Particularly compelling in this regard was the chapter near the end of the book, about the benefits of the "play instinct" and how it applies to design. By discussing several games and ways of playing with visual relationships, such as tangrams, tatami (the arranging of floor mats), Le Corbusier's "Modulor," and the creation of Chinese characters, Rand discusses several games and how they can be used in the design process, either in the solution for a specific problem, or as tasks in and of themselves. These "games" help to teach the designer to look at visual presentations in a different way, to see tired concepts in a new light, and to use originality to think their way around a problem. Like directed play does for children, visual games help to discipline the mind to see through what is presented and into an original way of looking at the same thing. "The student learns to conceptualize, to associate, to make analogies," he says. "To see a sphere, for example, transformed into an orange, or a button into a letter, or a group of letters into a broad picture."
Also very interesting was his discussion of the color black, reclaiming it for new audiences and new purposes, and his thoughts on including a sense of humor or wit in your designs. His conclusion is where I really came to admire this book, though, as he relies on the words of one of his employers: "Good design at heart is simply honesty. It is an ingredient of character. Good design helps to form in any one part of the business an influence that affects all part of the business. It sustains character and honesty in every part of the business. Good design, therefore, is very good business indeed." It's a good thought to take away from this book, that a skilled designer's work is valued by those he or she works for, and a reminder of the burden that designers bear in their work.

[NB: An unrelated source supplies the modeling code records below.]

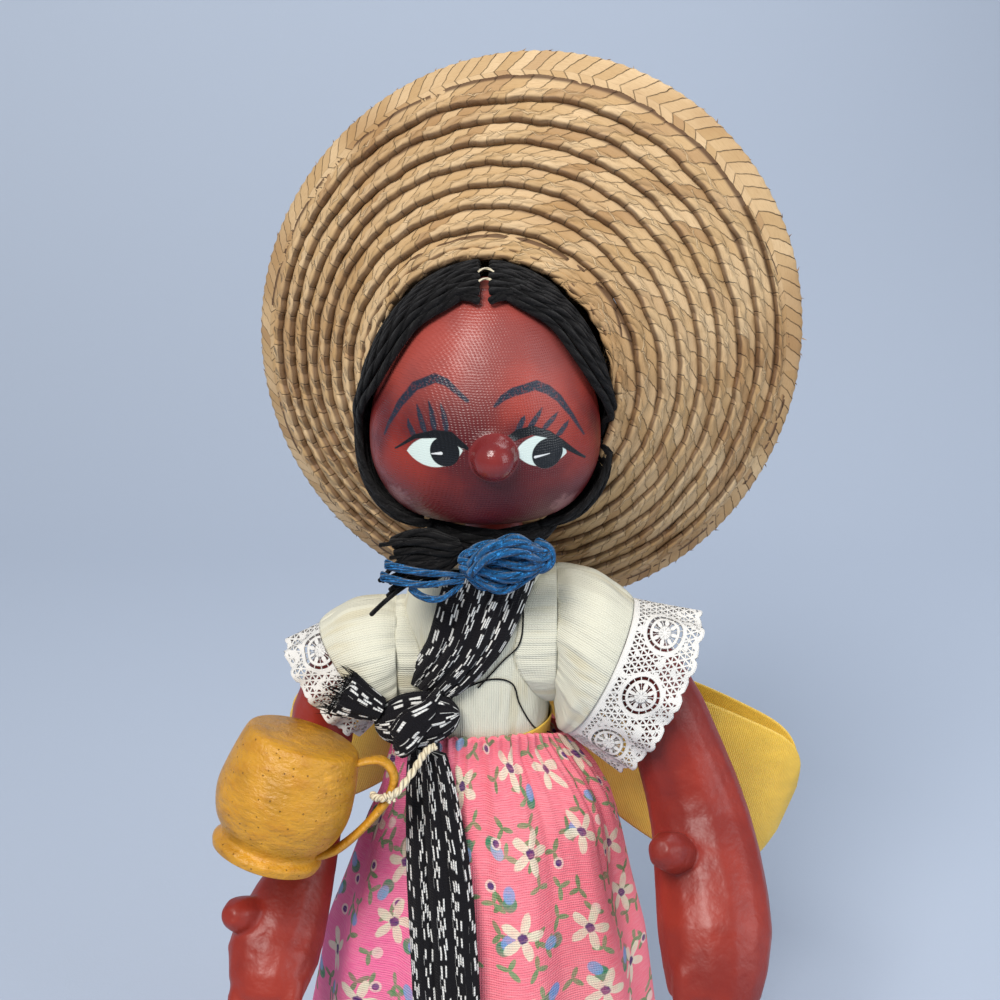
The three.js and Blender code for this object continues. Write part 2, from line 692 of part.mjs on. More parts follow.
// Yarn under the chin: gathered hair, the cut braid end, and the blue tie with its ends
const neckSpace = sweep([
  [neckCentre.x, neckCentre.y, torsoTop - 20, neckRadius + gap, neckRadius + gap],
  [neckCentre.x, neckCentre.y, chinHeight + 8, neckRadius + gap, neckRadius + gap],
], 16, vec(1, 0, 0));
const hairSpaces = [headForm(hairClearance + hairThickness + gap, 24, 14), neckSpace];
const underChin = (rows) => rows.map((row) => row.with(2, chinHeight - row[2]));
add('hair_gather', cut(sweep(spline(underChin([
  [17, -6, 2.5, 2, 2], [12, -12.5, 3.8, 3.6, 3.4], [2, -15.5, 4.8, 4.2, 3.6],
  [-9, -14.5, 4.4, 4, 3.6], [-15.5, -8, 2.8, 2.4, 2.2],
]), 12), 10, vec(0, 0, 1)), ...hairSpaces), 'hair');
add('braid_tuft', cut(sweep(spline(underChin([
  [-8, -21, 4, 2.6, 2.4], [-11.5, -22, 4.8, 6, 3.4], [-17, -22, 6, 8.8, 4],
  [-23, -22, 8, 9.2, 3.2], [-26, -22, 9, 7.5, 1.6],
]), 10), 12, vec(0.2, 0, 1)), ...hairSpaces), 'hair');
add('hair_bow', cut(sweep(spline(underChin([
  [-6.4, -23, 8, 3, 2], [-3, -24, 7.5, 7, 4], [3, -24.6, 7.2, 8.4, 4.6],
  [9, -24, 6.8, 7.4, 4.2], [14.4, -22.5, 6, 4, 2.6],
]), 12), 12, vec(0, 0, 1)), ...hairSpaces), 'blueYarn');
add('hair_bow_ends', sweep(spline(underChin([
  [-7.4, -25.2, 12.6, 1.1, 1.1], [-12.5, -26.4, 13, 1.2, 1.2],
  [-19, -27.2, 12, 1.2, 1.2], [-28, -25.6, 8.6, 1.1, 1.1],
]), 10), 6, vec(0, 0, 1)), 'blueYarn');

// A shoe upper: a low rounded form that seats on the sole plate
const shoeMiddle = heelBack - shoeLength / 2;
function shoeUpper(x) {
  const low = soleThickness + gap;
  const rows = [[0, 1], [0.35, 0.98], [0.7, 0.82], [0.92, 0.55], [1, 0.3]];
  return skin(rows.map(([share, size]) => {
    const middle = shoeMiddle + share * (shoeLength / 2 - 8);
    const across = vec(size * shoeWidth / 2, 0, 0);
    const along = vec(0, size * (shoeLength / 2 - share * 8), 0);
    return ringOf(vec(x, middle, low + share * (shoeHeight - low)), across, along, 20);
  }));
}

// Legs, wires and shoes, hidden by the skirt
for (const [name, side] of [['left', 1], ['right', -1]]) {
  const top = legTop(side);
  const legRow = (z, radius) => [top.x, 0, z, radius, radius];
  const legHigh = hipHeight - gap;
  add(`leg_${name}`, cut(sweep(spline([
    legRow(legHigh, hipRadius - 1), legRow(legHigh - 20, hipRadius), legRow(80, hipRadius * 0.84),
    legRow(40, hipRadius * 0.78), legRow(ankleHeight, ankleRadius),
  ], 6), 12, vec(1, 0, 0)), sweep([
    legRow(legHigh + 1, wireBore), legRow(ankleHeight + 6, wireBore),
  ], 8, vec(1, 0, 0))), 'skin');
  add(`leg_wire_${name}`, sweep([
    legRow(legHigh, wireRadius), legRow(ankleHeight + 6 + gap, wireRadius),
  ], 8, vec(1, 0, 0)), 'wire');
  const half = shoeWidth / 2 + weltWidth;
  const outline = new THREE.Shape();
  outline.absarc(top.x, heelBack - shoeLength + shoeWidth / 2, half, PI, 2 * PI);
  outline.absellipse(top.x, heelBack + weltWidth - half * 0.8, half * 0.86, half * 0.8, 0, PI);
  add(`sole_${name}`, welded(new THREE.ExtrudeGeometry(outline, {
    depth: soleThickness, bevelEnabled: false, curveSegments: 6,
  })), 'sole');
  const upper = shoeUpper(top.x);
  add(`shoe_${name}`, cut(upper, sweep([
    legRow(ankleHeight + 8, ankleRadius + 1), legRow(ankleHeight - gap, ankleRadius + 0.6),
  ], 12, vec(1, 0, 0))), 'leather');
}

// Bow behind the waist: a knot, two drooping loops and two tails of wide satin ribbon
const backOf = (x, z) => -skirtFront(x, z);
const bowY = backOf(torsoCentre, waistHeight - 8) + gap + 3.3;
add('bow_knot', sweep(spline(belowWaist([
  [-8, bowY, 7, 3, 2.2], [-4, bowY, 6, 6.4, 4], [2, bowY, 6, 6.8, 4.2], [8, bowY, 7, 3, 2.2],
], 2), 9), 12, vec(0, 0, 1)), 'satin');
add('bow_loop_left', sweep(spline(belowWaist([
  [9.4, bowY + 1, 8, 4, 2], [18, bowY + 8, 13, 12, bowDepth], [34, bowY + 11, 23, 20, bowDepth + 1.4],
  [54, bowY + 9, 34, 26, bowDepth + 1.2], [74, bowY + 4, 43, 28, bowDepth],
  [88, bowY + 1, 47, 24, bowDepth - 1.5], [95, bowY, 48, 13, 1.6],
], 2), 12), 12, vec(0.3, 0, 1)), 'satin');
add('bow_loop_right', sweep(spline(belowWaist([
  [-9.4, bowY + 1, 8, 4, 2], [-18, bowY + 8, 12, 11, bowDepth], [-34, bowY + 12, 21, 18, bowDepth + 1],
  [-50, bowY + 11, 29, 20, bowDepth], [-62, bowY + 8, 34, 16, 2],
], 2), 9), 12, vec(-0.3, 0, 1)), 'satin');
const bowTail = (rows, lift) => sweep(spline(belowWaist(rows, 1).map(([x, z, half]) => [
  x, backOf(x - Math.sign(x) * half, z) + lift, z, half, bowTailHalf,
]), 8), 10, vec(1, 0, 0));
add('bow_tail_left', bowTail([
  [6, 20, 6], [12, 38, 12], [15, 66, 14], [16, 96, 14.5],
], gap + 1.3), 'satin');
add('bow_tail_right', bowTail([
  [-9, 20, 5], [-16, 40, 11], [-20, 60, 12.5], [-22, 82, 13],
], gap - 0.05), 'satin');

// Jug: a turned clay cup hung mouth down, with a flat strap handle
const jug = new THREE.Group();
jug.position.set(jugPlace.x, jugPlace.y, jugPlace.z);
jug.rotation.set(-radians(jugLean), radians(jugTilt), 0);
doll.add(jug);
const jugOuter = [
  [jugMouth, 0], [jugMouth + 0.4, 2], [jugMouth - 1.2, 4.4], [jugRadius - 1.6, jugHeight * 0.27],
  [jugRadius, jugHeight * 0.46], [jugRadius - 0.5, jugHeight * 0.66], [jugBase + 1.2, jugHeight - 5],
  [jugBase, jugHeight - 1], [jugBase - 1, jugHeight],
];
const jugInner = jugOuter.slice(0, -2).map(([r, z]) => [r - jugWall, z]);
const jugFloor = jugHeight - 2.4;
const jugProfile = [
  [0, jugHeight], ...jugOuter.slice().reverse(), ...jugInner, [jugBase - 4, jugFloor], [0, jugFloor],
].map(([r, z]) => new THREE.Vector2(r, z));
const jugBody = welded(new THREE.LatheGeometry(jugProfile, 24).rotateX(PI / 2));
add('jug_body', jugBody, 'clay', jug);
const handleRow = ([x, z]) => [x, 0, z, handleHalfWidth, handleHalfThickness];
const handle = sweep(spline([
  [jugMouth - 1.5, 3.6], [jugMouth + 3.4, 7.6], [jugRadius + 4.6, jugHeight * 0.46],
  [jugRadius + handleReach, jugHeight * 0.74], [jugRadius + handleReach - 0.6, jugHeight * 0.93],
  [jugRadius + 3, jugHeight + 0.2], [jugBase - 0.5, jugHeight - 3],
].map(handleRow), 16), 8, vec(0, 1, 0));
const jugSpace = welded(new THREE.LatheGeometry([
  [0, -1], ...jugOuter.map(([r, z]) => [r + gap, z]), [0, jugHeight + gap],
].map(([r, z]) => new THREE.Vector2(r, z)).reverse(), 24).rotateX(PI / 2));
add('jug_handle', cut(handle, jugSpace), 'clay', jug);
const knotFront = (x, z) => {
  const wide = sqrt(max(1 - ((x - knotPlace.x) / knotHalf.x) ** 2, 0));
  const rise = min(abs(z - knotPlace.z) / (knotHalf.z * wide), 1);
  return knotDepth - knotHalf.y * wide * sqrt(1 - rise * rise);
};
const tie = vec(knotPlace.x + 5, 0, knotPlace.z - 5);
tie.y = knotFront(tie.x, tie.z) - stringRadius - gap - 0.2;
jug.updateMatrix();
const grip = vec(jugRadius + handleReach - 0.2, 0, jugHeight * 0.82).applyMatrix4(jug.matrix);
const gripFront = grip.y - handleHalfWidth - stringRadius - gap;
const half = tie.clone().add(vec(grip.x, gripFront, grip.z)).divideScalar(2);
add('jug_string', sweep(spline([
  [tie.x, tie.y, tie.z], [tie.x - 2.5, tie.y - 1.6, tie.z - 0.8],
  [half.x, half.y - 1.6, half.z - 0.6],
  [grip.x + 1.2, gripFront - 0.3, grip.z + 0.4], [grip.x - 3, gripFront, grip.z - 0.6],
  [grip.x - 4.6, grip.y - 1, grip.z - 1.6],
].map((p) => [...p, stringRadius, stringRadius]), 14), 8, vec(0, 0, 1)), 'cotton');

// Hat: worn tipped far back, so that the brim stands round the face
const hat = new THREE.Group();
hat.position.set(openingOffset.x, openingOffset.y, chinHeight + openingOffset.z);
hat.rotation.order = 'ZXY';
hat.rotation.z = -radians(brimTurn);
hat.rotation.x = -PI / 2 + radians(brimTip);
doll.add(hat);
const brimLength = braidRings * braidPitch;
const slope = radians(brimSlope);
const ovalAt = (angle, run) => {
  const share = run / (brimLength + edgeBandWidth);
  return 1 + brimOval * share * cos(2 * (angle - radians(brimOvalTurn)));
};
const hatRing = (run, lift) => Array.from({ length: 32 }, (_, k) => {
  const angle = (2 * PI * k) / 32;
  const reach = (openingRadius + run * cos(slope) - lift * sin(slope)) * ovalAt(angle, run);
  return vec(cos(angle) * reach, -sin(angle) * reach, run * sin(slope) + lift * cos(slope));
});
const brimStart = strawThickness + gap;
const ringRun = (brimLength - brimStart) / braidRings;
const brimFront = Array.from({ length: braidRings }, (_, ring) => [
  [brimStart + ring * ringRun + 0.05, braidStep],
  [brimStart + (ring + 1) * ringRun - 0.05, 0],
]).flat();
const brimBack = [1, 0.75, 0.5, 0.25, 0].map((share) => [
  brimStart + 0.05 + share * (brimLength - brimStart - 0.1), strawThickness + braidStep,
]);
hat.updateMatrix();
const hairRoom = headForm(hairClearance + hairThickness + 2 * gap, 24, 14)
  .applyMatrix4(hat.matrix.clone().invert());
const brim = skin([...brimFront, ...brimBack].map(([run, lift]) => hatRing(run, lift)), true);
add('hat_brim', cut(brim, hairRoom), 'straw', hat);
const bandStart = brimLength + gap;
const bandSection = [
  [bandStart, 0.5], [bandStart + 2, 0],
  [bandStart + edgeBandWidth - 1.2, 0.1], [bandStart + edgeBandWidth, 0.8],
  [bandStart + edgeBandWidth, edgeBandThickness], [bandStart, edgeBandThickness + 0.4],
];
add('hat_edge_band', skin(bandSection.map(([run, lift]) => hatRing(run, lift)), true), 'straw', hat);
const crownOuter = [
  [openingRadius, 0], [openingRadius - 1, crownDepth * 0.3], [openingRadius - 3.5, crownDepth * 0.61],
  [openingRadius - 9, crownDepth * 0.83], [openingRadius - 19, crownDepth * 0.957],
];
const crownInner = crownOuter.map(([r, z]) => [
  r - strawThickness, z * (crownDepth - strawThickness) / crownDepth,
]);
const crownProfile = [
  [0, crownDepth - strawThickness], ...crownInner.slice().reverse(), ...crownOuter, [0, crownDepth],
].map(([r, z]) => new THREE.Vector2(r, z));
const crown = welded(new THREE.LatheGeometry(crownProfile, 24).rotateX(PI / 2));
add('hat_crown', cut(crown, hairRoom), 'strawDark', hat);

export default doll;
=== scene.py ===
"""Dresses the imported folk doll: painted cloth, yarn hair, plaited straw hat, clothes and clay jug."""

import math
from functools import reduce

import bmesh
import bpy
import numpy as np
from bpy.props import FloatProperty, FloatVectorProperty, IntProperty, PointerProperty
from mathutils import Matrix, Vector


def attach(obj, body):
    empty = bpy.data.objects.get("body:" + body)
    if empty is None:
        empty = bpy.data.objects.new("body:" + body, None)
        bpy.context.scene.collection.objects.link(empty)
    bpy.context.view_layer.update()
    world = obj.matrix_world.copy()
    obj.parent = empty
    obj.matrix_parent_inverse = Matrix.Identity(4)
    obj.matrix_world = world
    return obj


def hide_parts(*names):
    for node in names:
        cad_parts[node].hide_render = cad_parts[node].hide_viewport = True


bl_info = {
    "name": "Folk doll",
    "version": (1, 0, 0),
    "blender": (4, 5, 0),
    "location": "View3D > Sidebar > Doll",
    "description": "Dresses the packed folk doll in paint, yarn, straw and cloth",
    "category": "Object",
}

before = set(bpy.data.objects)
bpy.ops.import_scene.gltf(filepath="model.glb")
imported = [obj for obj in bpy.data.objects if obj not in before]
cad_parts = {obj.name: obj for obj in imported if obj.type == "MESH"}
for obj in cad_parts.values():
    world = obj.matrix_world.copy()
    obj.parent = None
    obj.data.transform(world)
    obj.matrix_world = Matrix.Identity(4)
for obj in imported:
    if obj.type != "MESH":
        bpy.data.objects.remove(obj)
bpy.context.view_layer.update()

# Sizes are in millimetres in the doll's own frame: it faces -Y and its axis stands at the origin.
TAU = 2 * math.pi
DOLL_AXIS = np.array([-10.6, -4.2, 0.0])
GAP = 0.4
CHIN_HEIGHT = 247.0
HEAD_SIZE = (61.0, 56.0, 62.0)
HEAD_CENTRE = -1.3
NOSE_RADIUS = 5.4
NOSE_PLACE = (1.1, 269.94)
HAIR_CLEARANCE = 0.9
OPENING_RADIUS = 35.0
OPENING_PLACE = (0.5, 9.0, 277.7)
HAT_TURN, HAT_TIP = math.radians(-13.7), math.radians(-1.0)
BRIM_SLOPE = math.radians(37.3)
BRAID_ROUNDS = 8
BRAID_PITCH = 6.25
BRIM_END = BRAID_ROUNDS * BRAID_PITCH
EDGE_BAND = 8.5
TORSO_CENTRE = -4.0
TORSO_HALF = (19.5, 15.2)
SHOULDER_TOP = 223.0
COLLAR_HEIGHT = 233.0
BLOUSE_OVER = 2.1
WAIST_HEIGHT = 178.0
HEM_HEIGHT = 30.0
ARMHOLE_RADIUS = 10.5
KNOT_HALF = (12.0, 6.2, 8.0)
KNOT_PLACE = (-20.0, 191.0)
JUG_PLACE = (-60.4, -38.6, 160.6)
JUG_TURN = (-17.0, 18.7)
RIB_PITCH = 0.62
LACE_REPEAT = 19.0


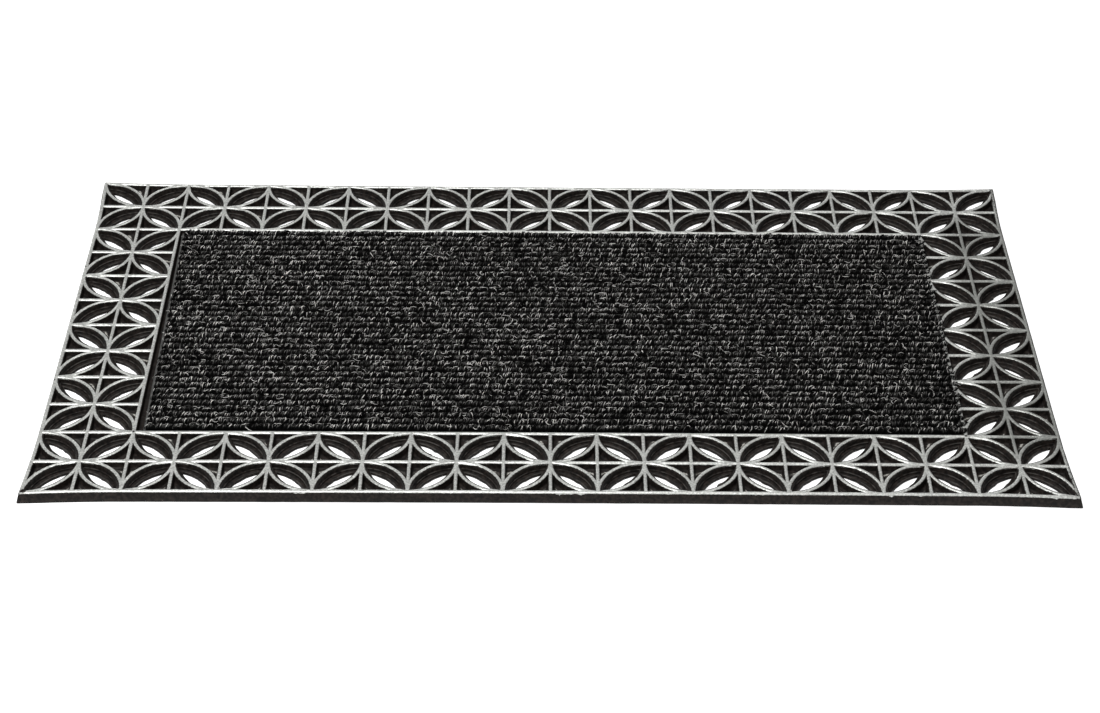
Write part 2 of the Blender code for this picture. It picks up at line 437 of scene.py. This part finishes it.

Reading Rand's "A Designer's Art" was something like the experience I had when reading Stephen King's "On Writing." Both men are (or were, in Rand's case) masters of their respective craft, and both have had their effect on our culture and our way of life, each in their own unique way. More importantly, though, just as I was inspired to write as I was reading "On Writing," so too was I inspired to make something new and original as I put down "A Designer's Art." Both books inspired me to create. I can't think of any better motivation for reading them than that.